Ed Waters: I think we’ve got a ways to go with that because as these programs evaluate Tremont over the next month to two months, then we’ll see who gets really serious with him and who he gets comfortable with. So towards the middle to end of June is when it’ll be time to really sit down and narrow things down. I would love to see if any programs really step up and say, we’re targeting this guy at this spot, this guy at this spot and we want Tremont to come in as that last piece.

Do you think Tremont needs to take all five available official visits once you guys figure out where they will be to, or is it a better situation for his decision-making process to take one at a time and see where he’s at relative to a decision?

Ed Waters: If we do multiple visits we’ll probably want them to be fairly close together because you really don’t want them to be so far apart that you forget the first visit that you talk.

Do you guys have a sense yet on whether it’s better for Tremont to sign in the early or late signing periods?

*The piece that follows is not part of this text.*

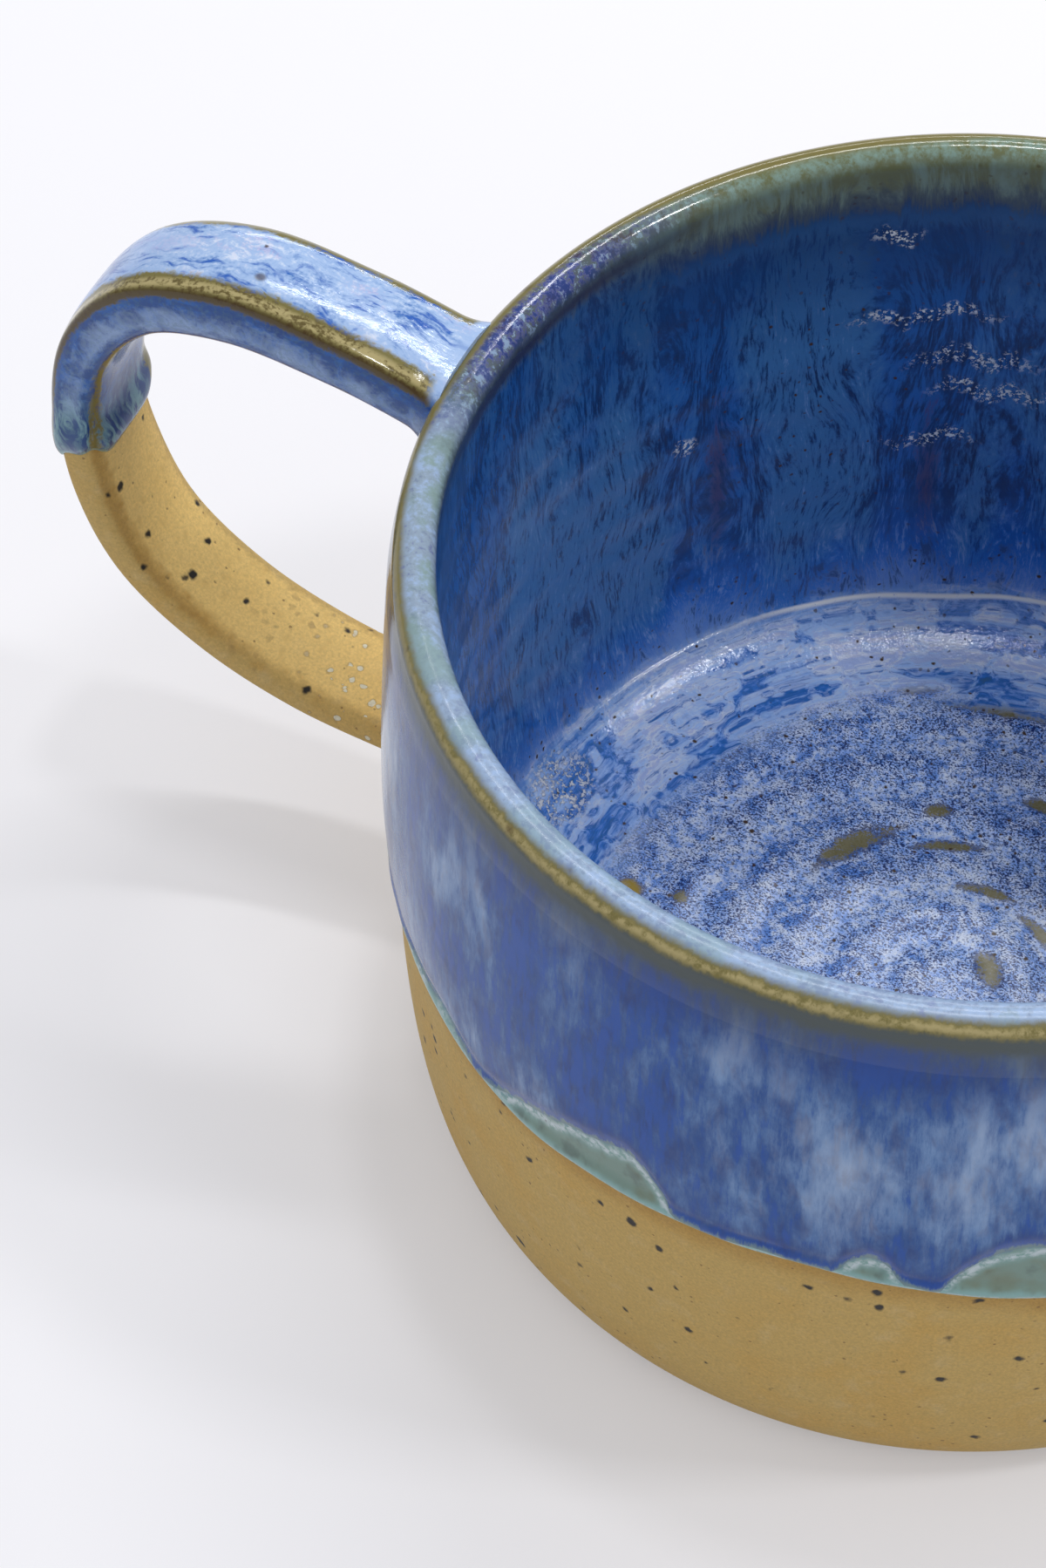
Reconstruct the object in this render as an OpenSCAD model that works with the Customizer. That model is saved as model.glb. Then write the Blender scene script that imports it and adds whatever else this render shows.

Ed Waters: I don’t want to say one or the other because we just don’t know yet. Like I said, if we got approached by a program and they said, “we really, really want him, what do you want to do ?” If that happens and if there’s a really good feeling with that coach, then we might look at that because then that would allow him to really focus in his senior year just on developing. Being excited about the journey which is really about his development is what helped us get through the battles of just working hard to do that. The journey to keep improving is what really matters.